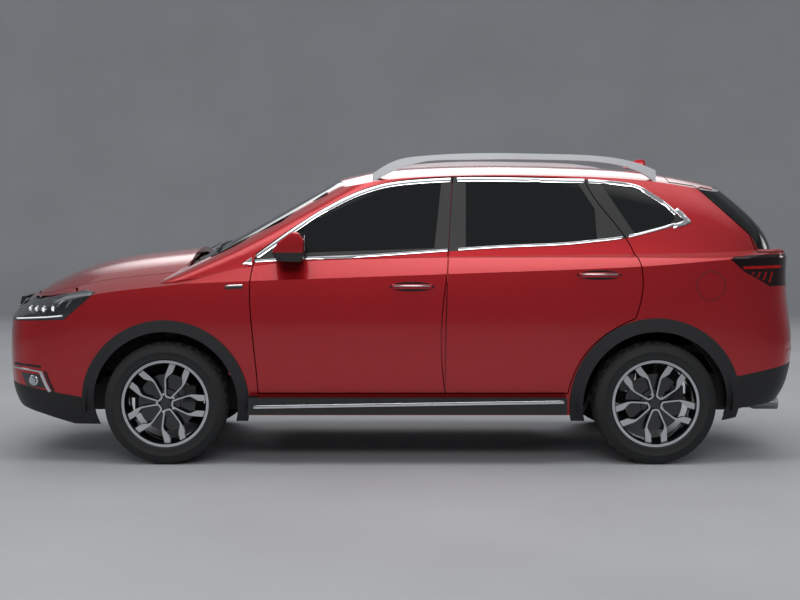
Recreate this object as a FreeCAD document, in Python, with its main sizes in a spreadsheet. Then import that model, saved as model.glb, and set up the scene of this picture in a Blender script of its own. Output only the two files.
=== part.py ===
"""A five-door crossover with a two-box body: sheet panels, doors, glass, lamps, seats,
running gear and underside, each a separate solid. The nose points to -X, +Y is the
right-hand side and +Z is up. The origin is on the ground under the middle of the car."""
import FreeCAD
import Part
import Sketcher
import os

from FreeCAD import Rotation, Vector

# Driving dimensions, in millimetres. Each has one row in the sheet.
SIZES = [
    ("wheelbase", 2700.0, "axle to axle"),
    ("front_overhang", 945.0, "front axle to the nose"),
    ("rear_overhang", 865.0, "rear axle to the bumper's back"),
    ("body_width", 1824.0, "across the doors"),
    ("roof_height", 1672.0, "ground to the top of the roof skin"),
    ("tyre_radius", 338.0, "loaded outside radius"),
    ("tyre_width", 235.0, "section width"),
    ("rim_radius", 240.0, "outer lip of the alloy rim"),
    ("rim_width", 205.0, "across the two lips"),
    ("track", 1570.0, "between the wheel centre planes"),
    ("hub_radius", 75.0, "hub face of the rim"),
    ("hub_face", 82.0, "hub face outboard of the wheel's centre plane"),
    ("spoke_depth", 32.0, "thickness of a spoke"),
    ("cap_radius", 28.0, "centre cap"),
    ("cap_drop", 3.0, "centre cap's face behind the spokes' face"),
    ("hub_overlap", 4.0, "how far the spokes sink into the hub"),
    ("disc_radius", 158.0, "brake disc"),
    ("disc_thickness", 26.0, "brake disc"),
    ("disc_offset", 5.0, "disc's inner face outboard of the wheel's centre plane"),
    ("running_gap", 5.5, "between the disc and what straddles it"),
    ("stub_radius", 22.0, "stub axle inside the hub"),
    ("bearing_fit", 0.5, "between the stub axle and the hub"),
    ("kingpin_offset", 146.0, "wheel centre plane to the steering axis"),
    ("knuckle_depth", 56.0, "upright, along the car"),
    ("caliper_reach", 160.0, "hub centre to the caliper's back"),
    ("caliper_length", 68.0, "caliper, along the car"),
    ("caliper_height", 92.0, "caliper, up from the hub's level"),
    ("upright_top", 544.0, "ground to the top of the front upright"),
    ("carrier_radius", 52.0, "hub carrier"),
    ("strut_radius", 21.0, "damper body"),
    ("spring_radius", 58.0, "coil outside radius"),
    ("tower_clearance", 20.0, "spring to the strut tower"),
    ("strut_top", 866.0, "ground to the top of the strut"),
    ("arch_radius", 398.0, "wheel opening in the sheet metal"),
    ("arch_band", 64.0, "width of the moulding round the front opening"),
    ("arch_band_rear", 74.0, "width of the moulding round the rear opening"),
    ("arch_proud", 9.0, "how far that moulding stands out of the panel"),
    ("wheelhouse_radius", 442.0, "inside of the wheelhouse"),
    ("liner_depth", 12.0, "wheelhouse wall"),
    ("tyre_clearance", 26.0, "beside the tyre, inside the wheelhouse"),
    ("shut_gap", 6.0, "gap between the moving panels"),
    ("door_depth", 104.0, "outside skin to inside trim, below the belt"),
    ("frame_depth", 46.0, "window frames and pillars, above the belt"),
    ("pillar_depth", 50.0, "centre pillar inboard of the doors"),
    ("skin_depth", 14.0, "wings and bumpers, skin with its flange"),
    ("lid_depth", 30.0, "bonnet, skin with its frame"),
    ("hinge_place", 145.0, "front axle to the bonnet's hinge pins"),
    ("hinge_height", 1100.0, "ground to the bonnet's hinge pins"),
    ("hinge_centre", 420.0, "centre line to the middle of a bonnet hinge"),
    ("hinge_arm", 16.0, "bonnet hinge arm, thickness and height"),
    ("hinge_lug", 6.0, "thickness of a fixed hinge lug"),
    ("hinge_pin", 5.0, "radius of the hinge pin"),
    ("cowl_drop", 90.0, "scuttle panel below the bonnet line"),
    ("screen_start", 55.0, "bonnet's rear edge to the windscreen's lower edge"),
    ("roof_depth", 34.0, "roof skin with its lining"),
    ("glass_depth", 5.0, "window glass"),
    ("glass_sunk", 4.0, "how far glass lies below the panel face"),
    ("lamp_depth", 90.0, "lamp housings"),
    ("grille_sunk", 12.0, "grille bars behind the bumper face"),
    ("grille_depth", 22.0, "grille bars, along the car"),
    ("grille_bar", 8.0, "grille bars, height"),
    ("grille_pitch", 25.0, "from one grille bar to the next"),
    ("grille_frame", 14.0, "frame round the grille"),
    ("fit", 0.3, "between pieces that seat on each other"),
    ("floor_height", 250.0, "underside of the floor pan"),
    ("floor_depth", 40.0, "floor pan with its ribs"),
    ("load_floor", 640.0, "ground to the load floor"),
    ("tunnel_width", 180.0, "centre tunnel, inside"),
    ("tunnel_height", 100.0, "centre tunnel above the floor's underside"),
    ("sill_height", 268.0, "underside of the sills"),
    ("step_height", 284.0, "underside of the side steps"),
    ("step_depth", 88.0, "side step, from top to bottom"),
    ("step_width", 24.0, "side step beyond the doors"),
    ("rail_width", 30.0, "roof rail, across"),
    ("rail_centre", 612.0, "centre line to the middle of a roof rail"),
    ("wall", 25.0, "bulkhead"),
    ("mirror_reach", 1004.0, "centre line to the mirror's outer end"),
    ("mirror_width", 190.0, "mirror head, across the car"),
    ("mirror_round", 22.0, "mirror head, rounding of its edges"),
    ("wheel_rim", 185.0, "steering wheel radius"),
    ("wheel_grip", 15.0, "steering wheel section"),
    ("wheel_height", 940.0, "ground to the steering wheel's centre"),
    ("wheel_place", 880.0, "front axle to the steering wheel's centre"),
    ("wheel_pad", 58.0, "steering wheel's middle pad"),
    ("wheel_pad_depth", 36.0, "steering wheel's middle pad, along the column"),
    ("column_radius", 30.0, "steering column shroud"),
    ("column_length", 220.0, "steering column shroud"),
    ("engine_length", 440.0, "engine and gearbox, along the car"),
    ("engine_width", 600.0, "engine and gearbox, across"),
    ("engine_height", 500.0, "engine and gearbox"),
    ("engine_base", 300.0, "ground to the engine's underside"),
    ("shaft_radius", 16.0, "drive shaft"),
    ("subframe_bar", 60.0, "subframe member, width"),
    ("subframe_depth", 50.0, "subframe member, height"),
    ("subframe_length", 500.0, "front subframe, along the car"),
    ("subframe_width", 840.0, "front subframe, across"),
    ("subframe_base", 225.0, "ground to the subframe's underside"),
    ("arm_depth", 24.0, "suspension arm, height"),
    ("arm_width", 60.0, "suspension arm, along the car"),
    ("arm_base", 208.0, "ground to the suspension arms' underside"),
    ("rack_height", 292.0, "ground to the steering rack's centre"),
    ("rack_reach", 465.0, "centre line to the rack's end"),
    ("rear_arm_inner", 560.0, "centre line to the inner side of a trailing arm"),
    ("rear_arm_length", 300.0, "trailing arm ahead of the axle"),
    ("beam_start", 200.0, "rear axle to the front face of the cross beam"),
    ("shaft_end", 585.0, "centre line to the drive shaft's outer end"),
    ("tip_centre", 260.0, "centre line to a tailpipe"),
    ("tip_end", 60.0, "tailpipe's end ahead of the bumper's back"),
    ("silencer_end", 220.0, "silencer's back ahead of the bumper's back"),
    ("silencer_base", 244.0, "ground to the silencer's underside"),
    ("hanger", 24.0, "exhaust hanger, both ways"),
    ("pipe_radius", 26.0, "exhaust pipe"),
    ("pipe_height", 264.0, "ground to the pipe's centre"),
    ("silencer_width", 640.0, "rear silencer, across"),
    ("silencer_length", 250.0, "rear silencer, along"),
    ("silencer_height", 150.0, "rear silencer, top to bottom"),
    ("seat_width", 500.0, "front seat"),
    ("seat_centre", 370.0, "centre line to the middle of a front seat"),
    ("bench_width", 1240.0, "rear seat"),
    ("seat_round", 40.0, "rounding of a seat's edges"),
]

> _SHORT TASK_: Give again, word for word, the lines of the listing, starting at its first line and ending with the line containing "from FreeCAD import Rotation, Vector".

> _ANSWER BELOW_:
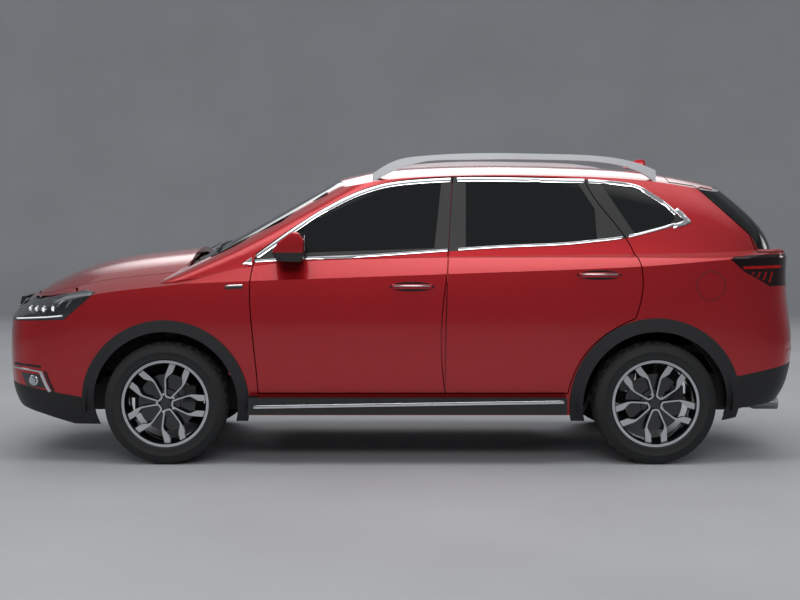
Recreate this object as a FreeCAD document, in Python, with its main sizes in a spreadsheet. Then import that model, saved as model.glb, and set up the scene of this picture in a Blender script of its own. Output only the two files.
=== part.py ===
"""A five-door crossover with a two-box body: sheet panels, doors, glass, lamps, seats,
running gear and underside, each a separate solid. The nose points to -X, +Y is the
right-hand side and +Z is up. The origin is on the ground under the middle of the car."""
import FreeCAD
import Part
import Sketcher
import os

from FreeCAD import Rotation, Vector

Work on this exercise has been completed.